One of five schools for advanced studies in Italy, it will operate under the supervision of the Italian National Institute of Nuclear Physics, with a guaranteed budget for three years. After that, in 2016, it will be formally evaluated by Italy’s university and research review agency to determine its future status and funding.

The two-month-old school offers interdisciplinary courses in physics, math, computer science and urban sciences. For its first-year intake of 36 Ph.D. students — 14 of them foreign — L’Aquila has two major advantages: its direct link to the Gran Sasso laboratory, famous for its neutrino and dark matter experiments in caverns deep beneath the Apennine mountains, where students will be able to work; and its location in a city that is itself an experiment as it struggles to recover from the earthquake.

“This is an enormous open-air laboratory,” said Pietro Verga, 29, a former visiting scholar at City University of New York’s Center for Community Planning and Development, and now a doctoral student in urban studies at the Gran Sasso institute. “I wanted to come in the hope that we can help assess the redevelopment process with our technical skills. The city really needs it.”

“The scientific curriculum and the conditions were very attractive,” said Axel Boeltzig, a 25-year-old physics student from Germany. “But the lab so close by really was the big plus, if you plan to do experiments in Europe’s largest underground facilities, like me.”

“Here, you don’t just get to work in the lab for a few weeks; as of the second year, we can go more independently,” he added. “Many of our lectures are given by researchers who work there. You can talk to them, you have very close contacts to them and you can figure out together what issues you might want to work on yourself. For someone like me who likes the hands-on work, it was a great opportunity.”

The school stands in what is now, for L’Aquila, a typical patchwork of destruction and rebuilding. On one side, cranes and construction workers are busy removing debris from a demolition site; on another, a building covered in scaffolding is almost ready for reoccupation. Nearby, one of the worst-hit streets is lined with houses shored up by wooden and steel props, while trees grow from the foundations of what were multistory buildings.

“It’s such a beautiful and scary city,” said Wojciech Keblowski, 27, an urban studies doctoral candidate from Poland. The night he arrived, he said, he feared he would wake the sleeping population as he dragged his wheeled case through the cobbled streets. Then he realized that the city center was almost uninhabited, “like an empty shell.”

“It didn’t feel like an urban city,” he said. “The medieval center is full of destroyed buildings. You see guys in military jeeps, like in the Gaza Strip or in a war zone.”

A smattering of bars, restaurants, pastry shops and some offices have reopened in the center, but there are no public facilities and the nearest shopping mall is several miles down the valley.

For postgraduate students exploring the challenges of urban regeneration, three years at the institute promise a unique opportunity that no other major university can match.

“My home university is famous for landslides research, and I think our integrated skills can highly contribute to the redevelopment here,” said Venkatapathy Subramanian, a 27-year-old Ph.D. candidate in computer sciences from Amrita University in India.

The institute’s newly arrived international students and teachers are actively engaging with their environment, dining in local bars and restaurants and starting to make friends with neighbors.

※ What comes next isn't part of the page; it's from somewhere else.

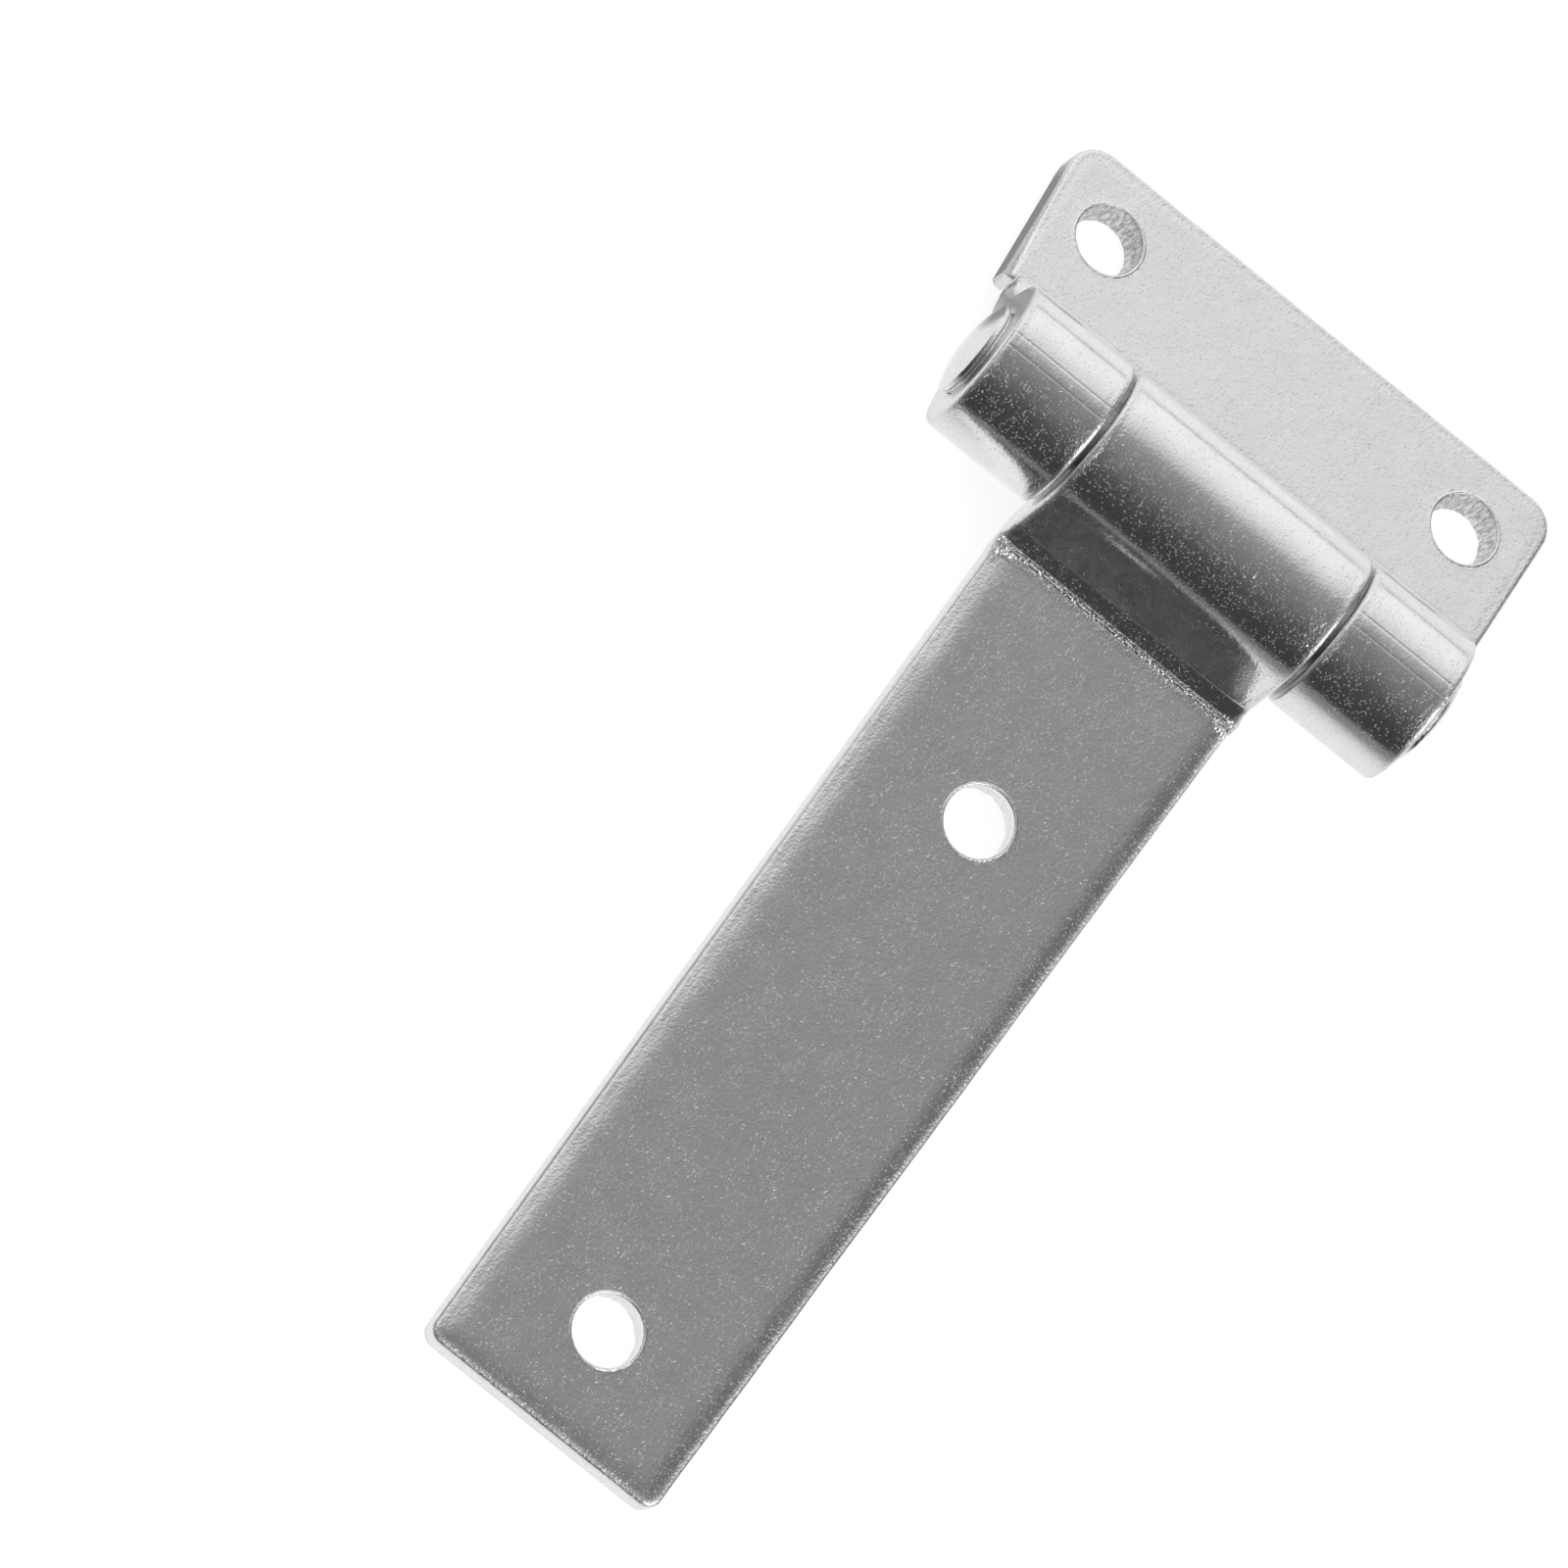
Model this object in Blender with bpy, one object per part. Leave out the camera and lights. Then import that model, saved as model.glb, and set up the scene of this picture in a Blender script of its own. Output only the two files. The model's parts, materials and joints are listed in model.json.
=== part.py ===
"""T hinge of rolled steel sheet: a long strap leaf, a short frame leaf and a riveted pin.

Z is up and the hinge stands on z = 0 as a shallow tent, on the strap's tip and on the frame
leaf's far edge. The pin lies along Y. The strap reaches towards -X and the frame leaf towards +X.
Each leaf is first drawn in its own leaf frame: the pin's axis is the origin's Y axis, the leaf
reaches towards -X, and its front face looks up.
"""

import math

import bmesh
import bpy
from mathutils import Matrix, Vector

# Sheet and barrel
SHEET = 0.0040
BARREL_RADIUS = 0.0097
BORE_RADIUS = BARREL_RADIUS - SHEET
FACE_DROP = BARREL_RADIUS - SHEET
EDGE_ROUND = 0.0005
HOLE_RADIUS = 0.0041

# Strap leaf: reaches are measured from the pin's axis
STRAP_REACH = 0.12565
STRAP_ROOT_WIDTH = 0.0339
STRAP_TIP_WIDTH = 0.0321
STRAP_TIP_CORNER = 0.0018
STRAP_HOLE_REACHES = (0.11265, 0.04045)
STRAP_FACET = 0.0020
STRAP_BENDS = ((math.radians(48.0), 0.0004, STRAP_FACET), (math.radians(24.2), 0.0004, None))
STRAP_CURL_END = math.radians(-141.5)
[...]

Mr. Subramanian, for one, has made a point of learning a word of Italian every day, ahead of a language class starting this month.

“My new neighbors were very perplexed when I told them I had moved here,” said Goran Senjanovic, a theoretical physics professor at G.S.S.I., who previously worked and taught in Brookhaven National Laboratory in the United States, the University of Zagreb in Croatia and the Abdus Salam International Center for Theoretical Physics in Trieste. “They first thought it was crazy, but also noble, and then invited me for dinner.”

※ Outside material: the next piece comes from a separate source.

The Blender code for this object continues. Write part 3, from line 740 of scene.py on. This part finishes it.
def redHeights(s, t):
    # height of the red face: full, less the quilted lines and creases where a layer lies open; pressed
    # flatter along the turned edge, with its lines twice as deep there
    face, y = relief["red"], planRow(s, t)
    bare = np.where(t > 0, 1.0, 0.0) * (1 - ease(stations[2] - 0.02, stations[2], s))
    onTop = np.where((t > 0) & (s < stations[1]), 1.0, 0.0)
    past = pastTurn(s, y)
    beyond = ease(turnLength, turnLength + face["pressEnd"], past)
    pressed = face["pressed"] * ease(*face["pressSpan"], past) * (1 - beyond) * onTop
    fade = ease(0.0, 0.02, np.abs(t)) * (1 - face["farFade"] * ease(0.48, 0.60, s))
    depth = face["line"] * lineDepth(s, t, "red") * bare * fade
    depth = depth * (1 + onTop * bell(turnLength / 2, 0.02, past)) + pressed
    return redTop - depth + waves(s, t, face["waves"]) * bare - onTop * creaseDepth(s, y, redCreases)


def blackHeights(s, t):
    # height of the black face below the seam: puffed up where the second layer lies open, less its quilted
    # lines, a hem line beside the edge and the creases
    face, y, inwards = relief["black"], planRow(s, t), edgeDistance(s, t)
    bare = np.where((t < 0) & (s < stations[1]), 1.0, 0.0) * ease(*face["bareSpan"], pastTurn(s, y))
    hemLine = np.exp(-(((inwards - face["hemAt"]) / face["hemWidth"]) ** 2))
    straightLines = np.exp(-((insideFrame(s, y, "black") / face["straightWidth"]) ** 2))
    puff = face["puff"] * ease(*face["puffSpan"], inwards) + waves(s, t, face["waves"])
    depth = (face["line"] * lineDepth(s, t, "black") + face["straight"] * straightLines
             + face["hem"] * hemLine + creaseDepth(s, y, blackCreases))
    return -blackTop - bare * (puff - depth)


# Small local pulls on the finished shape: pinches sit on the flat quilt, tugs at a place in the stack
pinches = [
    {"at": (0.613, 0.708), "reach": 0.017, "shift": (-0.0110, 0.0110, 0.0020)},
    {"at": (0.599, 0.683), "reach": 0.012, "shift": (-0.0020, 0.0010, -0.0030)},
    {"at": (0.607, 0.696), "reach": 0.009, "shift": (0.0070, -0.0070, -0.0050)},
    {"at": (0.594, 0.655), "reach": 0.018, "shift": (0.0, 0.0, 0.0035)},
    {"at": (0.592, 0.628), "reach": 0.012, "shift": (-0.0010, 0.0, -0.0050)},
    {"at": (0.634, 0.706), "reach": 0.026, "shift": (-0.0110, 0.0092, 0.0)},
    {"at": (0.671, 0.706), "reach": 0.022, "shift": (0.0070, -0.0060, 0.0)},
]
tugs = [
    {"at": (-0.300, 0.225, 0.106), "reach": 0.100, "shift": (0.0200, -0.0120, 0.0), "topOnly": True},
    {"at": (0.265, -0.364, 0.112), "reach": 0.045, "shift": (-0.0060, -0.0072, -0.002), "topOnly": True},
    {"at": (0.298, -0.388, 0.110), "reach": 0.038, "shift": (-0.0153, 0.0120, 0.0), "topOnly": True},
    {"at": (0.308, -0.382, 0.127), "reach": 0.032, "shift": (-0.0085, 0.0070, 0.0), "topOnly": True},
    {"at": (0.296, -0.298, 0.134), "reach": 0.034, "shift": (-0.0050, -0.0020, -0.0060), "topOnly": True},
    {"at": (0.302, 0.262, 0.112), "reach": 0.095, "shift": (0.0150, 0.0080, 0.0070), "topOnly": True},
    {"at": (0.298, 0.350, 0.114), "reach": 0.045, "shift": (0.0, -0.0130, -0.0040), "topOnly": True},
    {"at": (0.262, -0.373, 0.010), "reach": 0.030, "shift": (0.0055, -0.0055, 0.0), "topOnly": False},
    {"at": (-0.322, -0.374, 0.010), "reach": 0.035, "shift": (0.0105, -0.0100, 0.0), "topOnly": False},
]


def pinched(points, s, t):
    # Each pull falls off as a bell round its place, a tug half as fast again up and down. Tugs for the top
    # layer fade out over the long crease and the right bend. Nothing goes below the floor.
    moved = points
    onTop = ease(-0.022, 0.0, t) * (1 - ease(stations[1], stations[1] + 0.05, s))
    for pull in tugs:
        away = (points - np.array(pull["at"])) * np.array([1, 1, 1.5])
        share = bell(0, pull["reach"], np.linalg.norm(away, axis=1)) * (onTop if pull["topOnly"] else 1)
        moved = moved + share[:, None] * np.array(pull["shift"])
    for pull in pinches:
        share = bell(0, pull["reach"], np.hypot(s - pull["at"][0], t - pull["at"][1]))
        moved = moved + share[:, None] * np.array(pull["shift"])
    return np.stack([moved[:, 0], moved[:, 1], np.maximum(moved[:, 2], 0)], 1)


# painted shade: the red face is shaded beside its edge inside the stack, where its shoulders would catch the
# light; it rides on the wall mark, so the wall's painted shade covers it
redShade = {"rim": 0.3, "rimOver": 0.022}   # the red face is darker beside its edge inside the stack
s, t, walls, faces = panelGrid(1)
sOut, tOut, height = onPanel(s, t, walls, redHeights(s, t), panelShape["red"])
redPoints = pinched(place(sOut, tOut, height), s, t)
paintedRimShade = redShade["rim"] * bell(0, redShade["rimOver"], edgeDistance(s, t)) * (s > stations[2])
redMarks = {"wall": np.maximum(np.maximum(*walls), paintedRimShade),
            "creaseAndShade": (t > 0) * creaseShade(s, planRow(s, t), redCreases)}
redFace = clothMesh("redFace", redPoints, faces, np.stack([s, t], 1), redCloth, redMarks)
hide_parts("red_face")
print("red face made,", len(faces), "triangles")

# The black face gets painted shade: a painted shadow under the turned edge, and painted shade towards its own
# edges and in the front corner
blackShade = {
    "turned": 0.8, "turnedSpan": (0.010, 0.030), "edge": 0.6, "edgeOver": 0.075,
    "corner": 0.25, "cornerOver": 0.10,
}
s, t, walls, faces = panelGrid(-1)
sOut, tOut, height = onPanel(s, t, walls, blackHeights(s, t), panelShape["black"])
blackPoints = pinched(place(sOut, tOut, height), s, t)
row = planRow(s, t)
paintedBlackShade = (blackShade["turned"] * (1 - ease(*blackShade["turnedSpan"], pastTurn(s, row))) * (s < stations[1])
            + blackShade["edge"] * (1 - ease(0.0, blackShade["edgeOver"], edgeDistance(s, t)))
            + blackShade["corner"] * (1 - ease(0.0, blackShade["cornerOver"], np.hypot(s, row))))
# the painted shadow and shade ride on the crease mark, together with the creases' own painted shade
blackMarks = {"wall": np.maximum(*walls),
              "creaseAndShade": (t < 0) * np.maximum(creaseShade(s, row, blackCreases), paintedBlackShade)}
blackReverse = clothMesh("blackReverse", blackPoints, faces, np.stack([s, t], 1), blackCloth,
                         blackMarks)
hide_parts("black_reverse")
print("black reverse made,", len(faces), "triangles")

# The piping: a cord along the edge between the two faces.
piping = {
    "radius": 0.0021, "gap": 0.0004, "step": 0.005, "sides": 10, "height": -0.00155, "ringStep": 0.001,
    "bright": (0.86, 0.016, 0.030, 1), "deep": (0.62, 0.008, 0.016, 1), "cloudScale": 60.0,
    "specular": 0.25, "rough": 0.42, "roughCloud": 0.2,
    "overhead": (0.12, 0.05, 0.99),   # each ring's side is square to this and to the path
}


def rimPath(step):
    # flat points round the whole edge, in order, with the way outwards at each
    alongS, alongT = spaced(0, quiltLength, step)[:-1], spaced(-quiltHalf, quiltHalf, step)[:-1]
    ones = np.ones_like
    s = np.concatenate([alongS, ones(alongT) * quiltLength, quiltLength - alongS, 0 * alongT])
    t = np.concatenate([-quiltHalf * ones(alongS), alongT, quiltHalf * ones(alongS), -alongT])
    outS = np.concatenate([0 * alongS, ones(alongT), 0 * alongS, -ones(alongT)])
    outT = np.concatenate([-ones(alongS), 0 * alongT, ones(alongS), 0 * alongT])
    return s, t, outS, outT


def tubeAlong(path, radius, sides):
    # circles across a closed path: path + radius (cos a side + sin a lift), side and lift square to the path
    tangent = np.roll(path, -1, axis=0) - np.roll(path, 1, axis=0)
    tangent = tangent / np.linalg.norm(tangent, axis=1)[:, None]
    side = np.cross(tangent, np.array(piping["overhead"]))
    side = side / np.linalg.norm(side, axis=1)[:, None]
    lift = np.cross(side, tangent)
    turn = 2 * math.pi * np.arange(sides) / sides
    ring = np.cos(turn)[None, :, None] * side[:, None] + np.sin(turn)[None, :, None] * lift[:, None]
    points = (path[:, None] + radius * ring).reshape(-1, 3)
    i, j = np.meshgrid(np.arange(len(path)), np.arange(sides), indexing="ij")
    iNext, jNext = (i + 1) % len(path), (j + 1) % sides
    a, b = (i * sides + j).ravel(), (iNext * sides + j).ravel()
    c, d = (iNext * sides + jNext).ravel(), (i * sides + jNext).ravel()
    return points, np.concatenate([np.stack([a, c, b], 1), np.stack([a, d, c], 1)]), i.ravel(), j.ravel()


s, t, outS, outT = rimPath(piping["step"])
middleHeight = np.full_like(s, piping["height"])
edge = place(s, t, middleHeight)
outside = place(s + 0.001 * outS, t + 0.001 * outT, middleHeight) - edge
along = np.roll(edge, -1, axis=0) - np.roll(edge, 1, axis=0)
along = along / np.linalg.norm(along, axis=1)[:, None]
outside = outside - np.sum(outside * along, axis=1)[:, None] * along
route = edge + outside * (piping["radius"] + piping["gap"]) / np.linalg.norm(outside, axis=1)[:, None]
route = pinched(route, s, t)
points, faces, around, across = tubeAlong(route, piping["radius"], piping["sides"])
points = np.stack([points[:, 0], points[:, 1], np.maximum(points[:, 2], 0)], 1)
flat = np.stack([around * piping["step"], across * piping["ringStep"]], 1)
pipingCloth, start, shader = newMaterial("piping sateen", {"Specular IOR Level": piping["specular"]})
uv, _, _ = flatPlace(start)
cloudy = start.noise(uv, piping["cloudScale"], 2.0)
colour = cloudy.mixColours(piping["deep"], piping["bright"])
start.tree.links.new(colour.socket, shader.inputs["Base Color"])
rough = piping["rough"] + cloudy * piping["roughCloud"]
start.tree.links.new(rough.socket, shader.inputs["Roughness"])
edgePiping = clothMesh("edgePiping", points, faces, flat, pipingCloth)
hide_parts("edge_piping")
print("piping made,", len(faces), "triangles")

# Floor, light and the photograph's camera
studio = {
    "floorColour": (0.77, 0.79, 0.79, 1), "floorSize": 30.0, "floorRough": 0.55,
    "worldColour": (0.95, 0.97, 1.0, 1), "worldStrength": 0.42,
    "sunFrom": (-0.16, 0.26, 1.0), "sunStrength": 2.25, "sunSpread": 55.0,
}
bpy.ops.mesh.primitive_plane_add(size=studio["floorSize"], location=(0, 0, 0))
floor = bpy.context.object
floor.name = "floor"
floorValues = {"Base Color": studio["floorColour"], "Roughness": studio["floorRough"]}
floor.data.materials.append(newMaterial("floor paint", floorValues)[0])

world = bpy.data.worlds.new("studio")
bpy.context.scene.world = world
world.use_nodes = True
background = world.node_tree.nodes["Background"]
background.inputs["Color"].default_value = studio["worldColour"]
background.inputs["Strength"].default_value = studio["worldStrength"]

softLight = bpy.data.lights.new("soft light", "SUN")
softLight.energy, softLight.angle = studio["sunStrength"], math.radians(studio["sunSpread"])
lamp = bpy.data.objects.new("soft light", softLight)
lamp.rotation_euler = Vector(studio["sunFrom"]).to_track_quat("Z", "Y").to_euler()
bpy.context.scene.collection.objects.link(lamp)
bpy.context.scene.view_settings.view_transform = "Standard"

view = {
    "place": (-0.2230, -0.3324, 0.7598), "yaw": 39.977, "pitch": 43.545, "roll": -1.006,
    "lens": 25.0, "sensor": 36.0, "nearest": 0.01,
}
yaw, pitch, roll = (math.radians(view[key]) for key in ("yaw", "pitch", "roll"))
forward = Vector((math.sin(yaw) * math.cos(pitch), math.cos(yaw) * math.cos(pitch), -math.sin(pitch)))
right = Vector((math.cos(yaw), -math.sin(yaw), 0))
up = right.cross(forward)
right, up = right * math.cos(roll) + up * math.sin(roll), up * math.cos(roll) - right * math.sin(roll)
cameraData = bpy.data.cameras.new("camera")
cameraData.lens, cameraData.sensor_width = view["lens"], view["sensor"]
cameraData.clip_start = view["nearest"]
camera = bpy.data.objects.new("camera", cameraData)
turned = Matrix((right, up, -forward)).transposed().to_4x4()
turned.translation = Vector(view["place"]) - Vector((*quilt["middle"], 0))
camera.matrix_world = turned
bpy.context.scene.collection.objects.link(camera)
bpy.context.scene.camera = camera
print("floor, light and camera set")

Professor Senjanovic called the G.S.S.I. experiment “a serious challenge,” requiring the simultaneous creation of an institute, a structure and a doctoral studies program from scratch. But he said he had little doubt that it would succeed.

Italy has an excellent reputation for physics, he said, and students are likely to be attracted by the proximity of the Gran Sasso laboratory.

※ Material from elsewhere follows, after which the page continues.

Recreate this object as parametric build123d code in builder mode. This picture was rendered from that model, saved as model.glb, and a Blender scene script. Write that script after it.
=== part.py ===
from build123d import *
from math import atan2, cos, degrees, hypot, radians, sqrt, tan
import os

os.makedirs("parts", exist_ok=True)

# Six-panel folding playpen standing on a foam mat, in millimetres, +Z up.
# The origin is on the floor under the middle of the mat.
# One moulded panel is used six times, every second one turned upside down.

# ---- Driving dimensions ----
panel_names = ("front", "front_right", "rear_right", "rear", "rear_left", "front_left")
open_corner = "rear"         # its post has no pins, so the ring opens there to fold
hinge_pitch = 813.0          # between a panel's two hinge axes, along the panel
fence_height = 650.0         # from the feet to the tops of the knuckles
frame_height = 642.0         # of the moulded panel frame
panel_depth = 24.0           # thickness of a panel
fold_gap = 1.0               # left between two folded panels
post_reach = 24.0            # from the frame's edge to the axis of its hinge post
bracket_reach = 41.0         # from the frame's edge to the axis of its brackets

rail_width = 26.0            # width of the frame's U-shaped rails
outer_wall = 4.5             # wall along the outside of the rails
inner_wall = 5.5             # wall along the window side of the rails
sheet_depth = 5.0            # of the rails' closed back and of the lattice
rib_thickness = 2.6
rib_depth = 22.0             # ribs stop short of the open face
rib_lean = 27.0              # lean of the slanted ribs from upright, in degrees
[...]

Moreover, he said, the new institute will benefit from a “competitive collaboration” with the lab and with the existing University of L’Aquila, which is institutionally and administratively separate from the new school.

“We will actually enhance each other’s potential,” Professor Senjanovic said, “like the M.I.T. and Harvard.”

Paola Inverardi, dean of the University of L’Aquila, is also optimistic. “To me, it’s a great sign that, in such a devastated context, we are investing in higher education,” he said. “It all makes L’Aquila a stronger, more complete and attractive city.”

Yet some others are more skeptical, including Aldo Benedetti, an associate professor and administrator in the university’s architecture and engineering department.

“I truly believe in the stimulus that a university can offer to a city,” Mr. Benedetti said, as he walked recently around the ruins of the medieval city center. “But you can’t plant a seed on a rock.”

Mr. Benedetti said the institute would have to overcome a deeply entrenched conservatism.

“I’ve seen it for years here: People only want their homes exactly as they were, where they were, even if they were built on fragile land,” he said. “Nothing else.”

“Many don’t worry about the social and cultural aspect of a city,” he added, pointing to his university’s struggle to recover from the earthquake’s shock.

Until last July, some students had to travel to classes in towns as far as 35 miles away, because the university’s buildings had been severely damaged.

Soon after the quake, the university waived tuition fees for all its students, at first for three years and then for another three.

Yet student numbers slumped, and in many departments have not recovered. The university’s once highly popular architecture course had more than 150 students enrolled in 2009. This academic year it has 65, with enrollment closing at the end of this month.

“It’s terrifying what happened at all levels,” said Joanne Ahern, 27, from Ireland, a Ph.D. candidate in urban studies at the Gran Sasso institute.